I have taught the subject of managing imprisonment for many years. My students were mostly people who might find themselves the victims of kidnap situations, where they might be incarcerated on their own or in small groups for months and possibly years.
Many of these sanity management advisories are based on common sense.
Much of the advice below on how to manage isolation is taken from the experiences of people who have been in forced isolation for long periods such as prisoners (notably prisoners of war) and kidnap victims held in confinement.
What are the beats of your day?
Go to sleep and wake up at the same time every day if possible. Don’t oversleep. Lie-ins are a treat. When you wake up, take a moment to go through your daily routine.
Conduct morning ablutions. Wash. Teeth. Whatever! Cup of tea or coffee or equivalent wake-up, morning refresh. Catch up on news – find out what’s going on in the world (but be aware of fake news, media hypothesis, theories and excessive media drama and exaggerations).
Jog, walk, stretch, yoga, isometrics, gym – do something for 40 minutes or so to get the blood circulating and your metabolism going.
Keep it light. Or consider fasting! Could be a good opportunity to get trim if you think you need to.
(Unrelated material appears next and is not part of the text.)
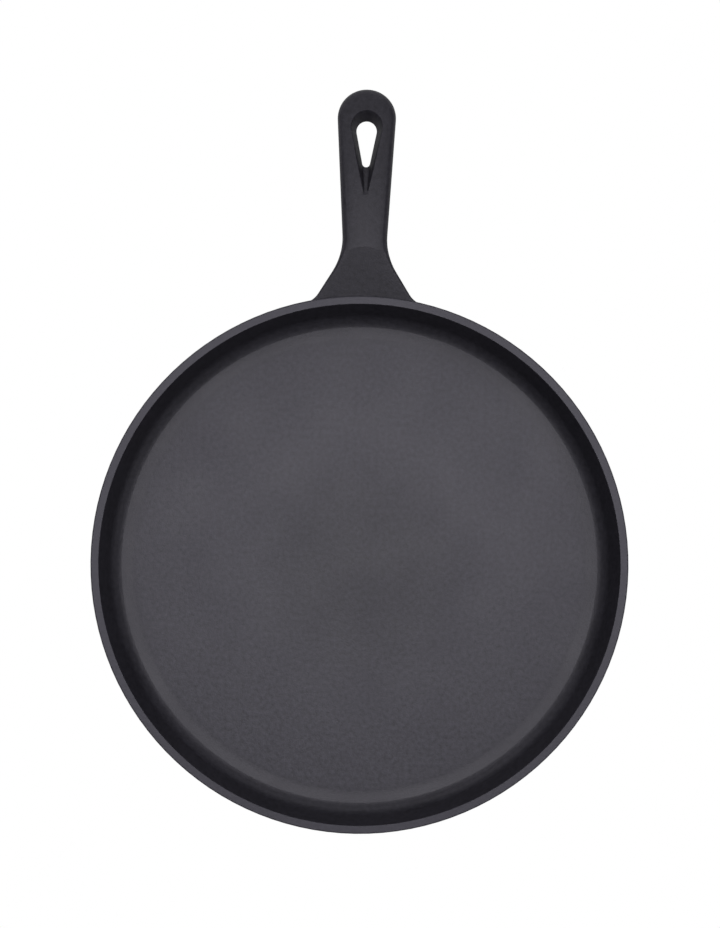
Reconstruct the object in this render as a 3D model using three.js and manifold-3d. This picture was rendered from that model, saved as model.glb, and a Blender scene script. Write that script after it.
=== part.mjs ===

Divide the chores into daily routines. Day 1 dusting and vacuuming. Day 2 laundry. Day 3 ironing, etc. Window cleaning. Vehicle clean. Garden, yard or balcony maintenance, sort out those books, magazines, cupboards, etc. Have a 7 day chores routine so that by the end of the week every aspect of your accommodation has been cleaned and organised.
Lunch or snack?
Make an effort. No short cuts. Lay the table. Clean up afterwards.
Do your project
Check on your neighbours
If any of your neighbours are physically challenged consider making their needs a part of your routine
Do something physically relaxing
Take a walk. Stretch. Have a bath.
Make it as sociable as possible. Communicate. Interact. Share stories, problems, theories, discussions, news.
Movie. Book. Puzzle. Board game etc.